Saved data entries:
──────

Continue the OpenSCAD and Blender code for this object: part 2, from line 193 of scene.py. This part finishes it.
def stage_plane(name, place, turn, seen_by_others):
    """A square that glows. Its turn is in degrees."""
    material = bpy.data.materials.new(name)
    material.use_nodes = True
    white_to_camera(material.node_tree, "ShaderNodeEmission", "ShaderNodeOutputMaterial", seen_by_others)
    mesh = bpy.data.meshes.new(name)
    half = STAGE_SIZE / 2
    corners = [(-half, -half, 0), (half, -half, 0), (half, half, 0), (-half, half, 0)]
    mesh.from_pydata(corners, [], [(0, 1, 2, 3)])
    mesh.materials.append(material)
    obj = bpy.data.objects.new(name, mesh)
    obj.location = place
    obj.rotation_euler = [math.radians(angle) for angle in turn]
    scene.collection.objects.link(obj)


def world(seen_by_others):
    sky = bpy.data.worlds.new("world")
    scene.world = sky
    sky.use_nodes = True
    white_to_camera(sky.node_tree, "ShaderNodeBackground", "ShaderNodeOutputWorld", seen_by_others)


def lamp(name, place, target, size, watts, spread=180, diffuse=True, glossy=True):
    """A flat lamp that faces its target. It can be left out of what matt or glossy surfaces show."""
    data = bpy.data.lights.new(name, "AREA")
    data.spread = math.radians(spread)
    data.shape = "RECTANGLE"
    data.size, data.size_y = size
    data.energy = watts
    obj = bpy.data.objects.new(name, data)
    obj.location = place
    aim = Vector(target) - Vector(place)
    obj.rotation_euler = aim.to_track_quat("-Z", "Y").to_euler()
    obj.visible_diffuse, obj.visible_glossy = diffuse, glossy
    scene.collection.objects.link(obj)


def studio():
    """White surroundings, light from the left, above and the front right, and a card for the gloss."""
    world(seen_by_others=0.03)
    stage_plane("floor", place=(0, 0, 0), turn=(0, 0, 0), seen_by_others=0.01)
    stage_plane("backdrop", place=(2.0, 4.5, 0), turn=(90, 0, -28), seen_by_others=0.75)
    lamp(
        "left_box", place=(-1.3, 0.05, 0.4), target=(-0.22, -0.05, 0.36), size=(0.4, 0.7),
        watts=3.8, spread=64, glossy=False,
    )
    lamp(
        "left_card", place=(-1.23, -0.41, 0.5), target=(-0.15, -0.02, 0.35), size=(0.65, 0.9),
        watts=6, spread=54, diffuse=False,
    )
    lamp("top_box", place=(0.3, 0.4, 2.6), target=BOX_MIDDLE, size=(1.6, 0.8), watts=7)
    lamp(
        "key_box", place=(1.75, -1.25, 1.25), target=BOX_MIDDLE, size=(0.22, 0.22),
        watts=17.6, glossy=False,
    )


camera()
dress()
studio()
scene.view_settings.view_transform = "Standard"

──────

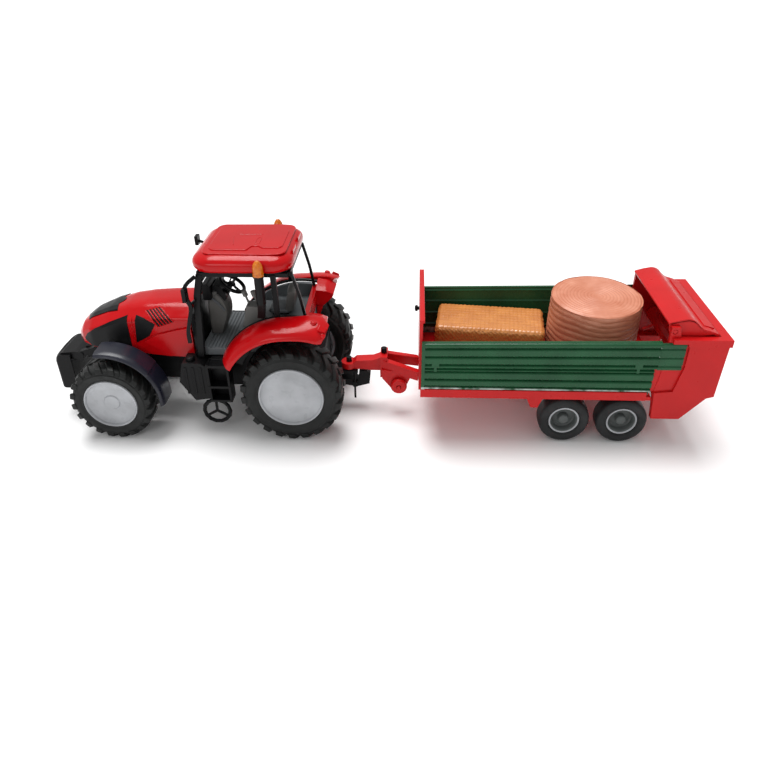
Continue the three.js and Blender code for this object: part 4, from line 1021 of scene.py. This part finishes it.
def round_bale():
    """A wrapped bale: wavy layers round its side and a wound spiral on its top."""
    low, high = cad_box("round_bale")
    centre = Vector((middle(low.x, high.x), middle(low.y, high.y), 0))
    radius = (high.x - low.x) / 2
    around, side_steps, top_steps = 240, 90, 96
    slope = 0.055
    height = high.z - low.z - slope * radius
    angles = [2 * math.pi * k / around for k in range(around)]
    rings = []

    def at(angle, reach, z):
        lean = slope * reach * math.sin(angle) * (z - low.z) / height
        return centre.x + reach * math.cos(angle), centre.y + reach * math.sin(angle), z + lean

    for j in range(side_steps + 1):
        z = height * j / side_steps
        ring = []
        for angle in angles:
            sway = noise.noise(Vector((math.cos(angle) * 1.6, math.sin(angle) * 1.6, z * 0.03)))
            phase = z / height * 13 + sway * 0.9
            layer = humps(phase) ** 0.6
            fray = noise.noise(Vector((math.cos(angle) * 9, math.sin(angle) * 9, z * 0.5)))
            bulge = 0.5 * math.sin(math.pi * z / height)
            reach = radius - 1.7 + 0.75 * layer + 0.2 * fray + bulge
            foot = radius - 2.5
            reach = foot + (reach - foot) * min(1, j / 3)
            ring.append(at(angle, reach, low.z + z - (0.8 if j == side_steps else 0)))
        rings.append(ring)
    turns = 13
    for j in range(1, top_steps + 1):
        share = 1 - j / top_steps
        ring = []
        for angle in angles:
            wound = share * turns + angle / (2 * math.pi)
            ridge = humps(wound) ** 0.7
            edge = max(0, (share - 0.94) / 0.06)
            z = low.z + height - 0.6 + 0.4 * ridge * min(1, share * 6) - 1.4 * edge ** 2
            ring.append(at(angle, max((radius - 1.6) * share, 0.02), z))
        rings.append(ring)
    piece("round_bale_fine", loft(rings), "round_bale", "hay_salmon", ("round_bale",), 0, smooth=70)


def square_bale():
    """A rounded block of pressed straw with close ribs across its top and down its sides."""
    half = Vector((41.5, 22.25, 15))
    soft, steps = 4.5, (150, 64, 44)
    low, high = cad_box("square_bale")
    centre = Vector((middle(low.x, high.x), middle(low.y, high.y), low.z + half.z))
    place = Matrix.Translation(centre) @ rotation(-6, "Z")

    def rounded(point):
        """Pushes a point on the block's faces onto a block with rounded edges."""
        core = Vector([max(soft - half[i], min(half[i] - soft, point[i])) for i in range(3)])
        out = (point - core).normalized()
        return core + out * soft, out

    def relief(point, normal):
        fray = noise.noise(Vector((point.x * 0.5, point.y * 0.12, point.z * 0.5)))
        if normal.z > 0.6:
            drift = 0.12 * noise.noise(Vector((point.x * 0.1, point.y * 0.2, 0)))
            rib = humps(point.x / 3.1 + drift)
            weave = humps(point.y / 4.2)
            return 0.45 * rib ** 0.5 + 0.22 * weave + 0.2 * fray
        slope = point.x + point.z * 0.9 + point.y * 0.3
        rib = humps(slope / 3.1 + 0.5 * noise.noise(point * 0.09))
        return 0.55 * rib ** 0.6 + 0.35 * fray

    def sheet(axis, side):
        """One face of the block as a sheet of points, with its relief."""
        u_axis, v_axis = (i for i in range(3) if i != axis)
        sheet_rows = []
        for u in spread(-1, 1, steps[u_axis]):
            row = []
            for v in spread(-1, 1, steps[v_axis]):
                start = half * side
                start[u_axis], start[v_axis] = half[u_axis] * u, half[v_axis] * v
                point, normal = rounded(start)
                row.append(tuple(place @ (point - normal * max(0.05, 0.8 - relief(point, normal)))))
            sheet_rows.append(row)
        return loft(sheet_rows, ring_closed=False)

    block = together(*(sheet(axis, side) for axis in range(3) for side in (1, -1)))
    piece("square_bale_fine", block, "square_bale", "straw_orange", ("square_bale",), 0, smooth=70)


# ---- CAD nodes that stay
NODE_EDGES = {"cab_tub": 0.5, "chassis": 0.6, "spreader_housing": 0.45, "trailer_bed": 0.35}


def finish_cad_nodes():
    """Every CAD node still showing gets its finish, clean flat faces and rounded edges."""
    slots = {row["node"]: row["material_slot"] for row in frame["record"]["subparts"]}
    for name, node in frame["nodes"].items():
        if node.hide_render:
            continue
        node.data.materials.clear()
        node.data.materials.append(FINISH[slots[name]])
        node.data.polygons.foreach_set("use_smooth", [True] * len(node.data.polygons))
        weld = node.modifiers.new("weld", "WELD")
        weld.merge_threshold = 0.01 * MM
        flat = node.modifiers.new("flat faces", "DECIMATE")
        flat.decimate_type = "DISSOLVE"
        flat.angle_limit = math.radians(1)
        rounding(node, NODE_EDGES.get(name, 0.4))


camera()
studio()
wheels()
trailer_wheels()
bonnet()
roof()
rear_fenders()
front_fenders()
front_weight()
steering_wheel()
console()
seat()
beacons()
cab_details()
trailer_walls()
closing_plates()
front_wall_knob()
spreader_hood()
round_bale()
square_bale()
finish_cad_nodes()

──────

* Set exercise
Retype verbatim the lines that run from the line containing "Continue the three.js" to the line containing "return centre.x +", both inclusive, and no others.

* Finished exercise
Continue the three.js and Blender code for this object: part 4, from line 1021 of scene.py. This part finishes it.
def round_bale():
    """A wrapped bale: wavy layers round its side and a wound spiral on its top."""
    low, high = cad_box("round_bale")
    centre = Vector((middle(low.x, high.x), middle(low.y, high.y), 0))
    radius = (high.x - low.x) / 2
    around, side_steps, top_steps = 240, 90, 96
    slope = 0.055
    height = high.z - low.z - slope * radius
    angles = [2 * math.pi * k / around for k in range(around)]
    rings = []

    def at(angle, reach, z):
        lean = slope * reach * math.sin(angle) * (z - low.z) / height
        return centre.x + reach * math.cos(angle), centre.y + reach * math.sin(angle), z + lean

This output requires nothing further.